• Aim of the task:
Output the material beneath exactly, leaving nothing out.

• Data lines:
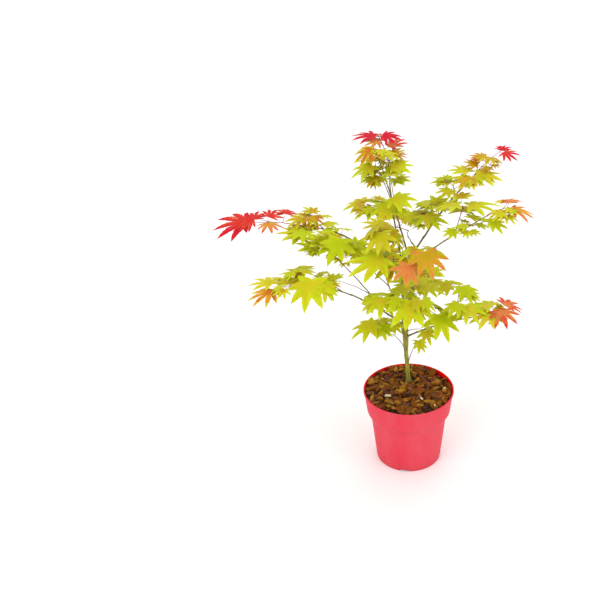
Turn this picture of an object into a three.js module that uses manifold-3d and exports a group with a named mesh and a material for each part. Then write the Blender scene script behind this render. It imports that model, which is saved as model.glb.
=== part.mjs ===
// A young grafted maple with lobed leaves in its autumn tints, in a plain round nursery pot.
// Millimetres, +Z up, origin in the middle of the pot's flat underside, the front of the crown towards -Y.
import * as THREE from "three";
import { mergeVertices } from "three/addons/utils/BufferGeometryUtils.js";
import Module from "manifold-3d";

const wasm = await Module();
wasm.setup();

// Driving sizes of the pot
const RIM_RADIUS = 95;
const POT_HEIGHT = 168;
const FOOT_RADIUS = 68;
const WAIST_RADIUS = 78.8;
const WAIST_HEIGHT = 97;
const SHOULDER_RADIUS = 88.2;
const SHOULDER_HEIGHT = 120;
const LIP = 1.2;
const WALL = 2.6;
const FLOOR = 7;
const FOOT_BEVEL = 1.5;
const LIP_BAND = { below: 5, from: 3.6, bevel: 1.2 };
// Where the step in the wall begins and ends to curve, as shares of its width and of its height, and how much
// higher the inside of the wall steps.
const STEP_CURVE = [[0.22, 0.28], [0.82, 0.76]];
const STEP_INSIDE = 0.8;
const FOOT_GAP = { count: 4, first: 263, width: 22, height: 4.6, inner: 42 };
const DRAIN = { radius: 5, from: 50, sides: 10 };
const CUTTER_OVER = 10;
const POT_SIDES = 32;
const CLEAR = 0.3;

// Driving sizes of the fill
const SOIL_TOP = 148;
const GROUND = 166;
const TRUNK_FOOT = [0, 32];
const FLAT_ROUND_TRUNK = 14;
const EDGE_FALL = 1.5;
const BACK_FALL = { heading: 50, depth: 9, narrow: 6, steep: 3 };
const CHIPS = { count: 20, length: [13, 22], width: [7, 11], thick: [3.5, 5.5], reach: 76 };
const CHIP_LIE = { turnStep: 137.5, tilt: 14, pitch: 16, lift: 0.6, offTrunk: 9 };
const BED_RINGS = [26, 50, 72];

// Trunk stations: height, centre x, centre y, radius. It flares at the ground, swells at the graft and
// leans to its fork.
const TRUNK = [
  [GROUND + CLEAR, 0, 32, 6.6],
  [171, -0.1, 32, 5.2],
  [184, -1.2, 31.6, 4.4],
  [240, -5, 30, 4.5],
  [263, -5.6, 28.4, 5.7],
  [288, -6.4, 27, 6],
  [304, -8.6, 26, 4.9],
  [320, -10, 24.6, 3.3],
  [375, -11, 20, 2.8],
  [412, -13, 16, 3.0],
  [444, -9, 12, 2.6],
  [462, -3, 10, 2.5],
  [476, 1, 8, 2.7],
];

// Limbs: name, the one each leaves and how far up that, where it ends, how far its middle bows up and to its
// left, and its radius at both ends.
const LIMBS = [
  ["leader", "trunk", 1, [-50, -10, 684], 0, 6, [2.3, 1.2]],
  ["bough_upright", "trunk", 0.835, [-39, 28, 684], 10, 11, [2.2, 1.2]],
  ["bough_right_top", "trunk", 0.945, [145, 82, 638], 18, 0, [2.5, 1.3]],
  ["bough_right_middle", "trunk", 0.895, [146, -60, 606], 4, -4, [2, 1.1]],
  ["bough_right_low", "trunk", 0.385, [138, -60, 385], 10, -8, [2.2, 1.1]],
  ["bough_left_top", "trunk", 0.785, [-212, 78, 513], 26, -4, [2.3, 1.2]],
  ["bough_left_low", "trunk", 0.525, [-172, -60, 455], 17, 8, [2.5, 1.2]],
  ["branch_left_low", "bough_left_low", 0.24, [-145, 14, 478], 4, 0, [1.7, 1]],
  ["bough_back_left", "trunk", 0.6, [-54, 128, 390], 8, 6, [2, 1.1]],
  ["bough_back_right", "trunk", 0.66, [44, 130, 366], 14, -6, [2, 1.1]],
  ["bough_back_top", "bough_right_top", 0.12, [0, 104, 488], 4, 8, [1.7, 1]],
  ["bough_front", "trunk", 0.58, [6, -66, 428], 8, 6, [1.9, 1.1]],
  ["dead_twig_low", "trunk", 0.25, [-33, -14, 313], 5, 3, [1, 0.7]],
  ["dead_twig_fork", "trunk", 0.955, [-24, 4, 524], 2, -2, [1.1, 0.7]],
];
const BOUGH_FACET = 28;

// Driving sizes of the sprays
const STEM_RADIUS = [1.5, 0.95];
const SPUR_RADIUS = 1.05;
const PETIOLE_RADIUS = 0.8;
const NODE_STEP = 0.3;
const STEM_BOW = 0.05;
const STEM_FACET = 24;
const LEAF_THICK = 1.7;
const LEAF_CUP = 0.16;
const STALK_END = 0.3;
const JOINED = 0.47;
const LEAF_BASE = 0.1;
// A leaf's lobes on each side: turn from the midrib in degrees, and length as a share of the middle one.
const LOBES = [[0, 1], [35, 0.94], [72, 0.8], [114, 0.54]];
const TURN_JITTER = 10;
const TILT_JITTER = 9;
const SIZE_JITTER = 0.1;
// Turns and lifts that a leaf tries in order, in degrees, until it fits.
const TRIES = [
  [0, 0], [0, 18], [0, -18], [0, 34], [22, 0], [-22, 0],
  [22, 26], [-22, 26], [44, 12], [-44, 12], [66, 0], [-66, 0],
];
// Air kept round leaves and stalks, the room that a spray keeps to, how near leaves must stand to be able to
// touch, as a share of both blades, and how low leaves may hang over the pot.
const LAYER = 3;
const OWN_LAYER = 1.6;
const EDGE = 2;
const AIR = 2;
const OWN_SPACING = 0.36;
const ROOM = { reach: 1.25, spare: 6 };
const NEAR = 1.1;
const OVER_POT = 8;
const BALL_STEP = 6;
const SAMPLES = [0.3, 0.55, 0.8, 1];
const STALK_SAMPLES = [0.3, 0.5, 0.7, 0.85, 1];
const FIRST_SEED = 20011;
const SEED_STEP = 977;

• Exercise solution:
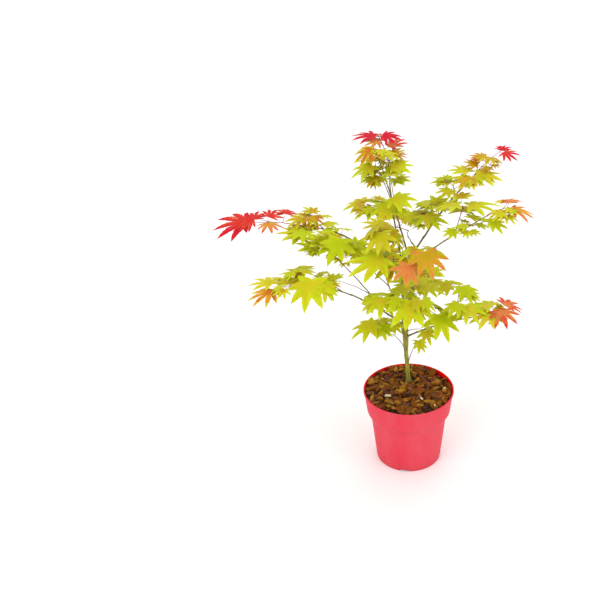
Turn this picture of an object into a three.js module that uses manifold-3d and exports a group with a named mesh and a material for each part. Then write the Blender scene script behind this render. It imports that model, which is saved as model.glb.
=== part.mjs ===
// A young grafted maple with lobed leaves in its autumn tints, in a plain round nursery pot.
// Millimetres, +Z up, origin in the middle of the pot's flat underside, the front of the crown towards -Y.
import * as THREE from "three";
import { mergeVertices } from "three/addons/utils/BufferGeometryUtils.js";
import Module from "manifold-3d";

const wasm = await Module();
wasm.setup();

// Driving sizes of the pot
const RIM_RADIUS = 95;
const POT_HEIGHT = 168;
const FOOT_RADIUS = 68;
const WAIST_RADIUS = 78.8;
const WAIST_HEIGHT = 97;
const SHOULDER_RADIUS = 88.2;
const SHOULDER_HEIGHT = 120;
const LIP = 1.2;
const WALL = 2.6;
const FLOOR = 7;
const FOOT_BEVEL = 1.5;
const LIP_BAND = { below: 5, from: 3.6, bevel: 1.2 };
// Where the step in the wall begins and ends to curve, as shares of its width and of its height, and how much
// higher the inside of the wall steps.
const STEP_CURVE = [[0.22, 0.28], [0.82, 0.76]];
const STEP_INSIDE = 0.8;
const FOOT_GAP = { count: 4, first: 263, width: 22, height: 4.6, inner: 42 };
const DRAIN = { radius: 5, from: 50, sides: 10 };
const CUTTER_OVER = 10;
const POT_SIDES = 32;
const CLEAR = 0.3;

// Driving sizes of the fill
const SOIL_TOP = 148;
const GROUND = 166;
const TRUNK_FOOT = [0, 32];
const FLAT_ROUND_TRUNK = 14;
const EDGE_FALL = 1.5;
const BACK_FALL = { heading: 50, depth: 9, narrow: 6, steep: 3 };
const CHIPS = { count: 20, length: [13, 22], width: [7, 11], thick: [3.5, 5.5], reach: 76 };
const CHIP_LIE = { turnStep: 137.5, tilt: 14, pitch: 16, lift: 0.6, offTrunk: 9 };
const BED_RINGS = [26, 50, 72];

// Trunk stations: height, centre x, centre y, radius. It flares at the ground, swells at the graft and
// leans to its fork.
const TRUNK = [
  [GROUND + CLEAR, 0, 32, 6.6],
  [171, -0.1, 32, 5.2],
  [184, -1.2, 31.6, 4.4],
  [240, -5, 30, 4.5],
  [263, -5.6, 28.4, 5.7],
  [288, -6.4, 27, 6],
  [304, -8.6, 26, 4.9],
  [320, -10, 24.6, 3.3],
  [375, -11, 20, 2.8],
  [412, -13, 16, 3.0],
  [444, -9, 12, 2.6],
  [462, -3, 10, 2.5],
  [476, 1, 8, 2.7],
];

// Limbs: name, the one each leaves and how far up that, where it ends, how far its middle bows up and to its
// left, and its radius at both ends.
const LIMBS = [
  ["leader", "trunk", 1, [-50, -10, 684], 0, 6, [2.3, 1.2]],
  ["bough_upright", "trunk", 0.835, [-39, 28, 684], 10, 11, [2.2, 1.2]],
  ["bough_right_top", "trunk", 0.945, [145, 82, 638], 18, 0, [2.5, 1.3]],
  ["bough_right_middle", "trunk", 0.895, [146, -60, 606], 4, -4, [2, 1.1]],
  ["bough_right_low", "trunk", 0.385, [138, -60, 385], 10, -8, [2.2, 1.1]],
  ["bough_left_top", "trunk", 0.785, [-212, 78, 513], 26, -4, [2.3, 1.2]],
  ["bough_left_low", "trunk", 0.525, [-172, -60, 455], 17, 8, [2.5, 1.2]],
  ["branch_left_low", "bough_left_low", 0.24, [-145, 14, 478], 4, 0, [1.7, 1]],
  ["bough_back_left", "trunk", 0.6, [-54, 128, 390], 8, 6, [2, 1.1]],
  ["bough_back_right", "trunk", 0.66, [44, 130, 366], 14, -6, [2, 1.1]],
  ["bough_back_top", "bough_right_top", 0.12, [0, 104, 488], 4, 8, [1.7, 1]],
  ["bough_front", "trunk", 0.58, [6, -66, 428], 8, 6, [1.9, 1.1]],
  ["dead_twig_low", "trunk", 0.25, [-33, -14, 313], 5, 3, [1, 0.7]],
  ["dead_twig_fork", "trunk", 0.955, [-24, 4, 524], 2, -2, [1.1, 0.7]],
];
const BOUGH_FACET = 28;

// Driving sizes of the sprays
const STEM_RADIUS = [1.5, 0.95];
const SPUR_RADIUS = 1.05;
const PETIOLE_RADIUS = 0.8;
const NODE_STEP = 0.3;
const STEM_BOW = 0.05;
const STEM_FACET = 24;
const LEAF_THICK = 1.7;
const LEAF_CUP = 0.16;
const STALK_END = 0.3;
const JOINED = 0.47;
const LEAF_BASE = 0.1;
// A leaf's lobes on each side: turn from the midrib in degrees, and length as a share of the middle one.
const LOBES = [[0, 1], [35, 0.94], [72, 0.8], [114, 0.54]];
const TURN_JITTER = 10;
const TILT_JITTER = 9;
const SIZE_JITTER = 0.1;
// Turns and lifts that a leaf tries in order, in degrees, until it fits.
const TRIES = [
  [0, 0], [0, 18], [0, -18], [0, 34], [22, 0], [-22, 0],
  [22, 26], [-22, 26], [44, 12], [-44, 12], [66, 0], [-66, 0],
];
// Air kept round leaves and stalks, the room that a spray keeps to, how near leaves must stand to be able to
// touch, as a share of both blades, and how low leaves may hang over the pot.
const LAYER = 3;
const OWN_LAYER = 1.6;
const EDGE = 2;
const AIR = 2;
const OWN_SPACING = 0.36;
const ROOM = { reach: 1.25, spare: 6 };
const NEAR = 1.1;
const OVER_POT = 8;
const BALL_STEP = 6;
const SAMPLES = [0.3, 0.55, 0.8, 1];
const STALK_SAMPLES = [0.3, 0.5, 0.7, 0.85, 1];
const FIRST_SEED = 20011;
const SEED_STEP = 977;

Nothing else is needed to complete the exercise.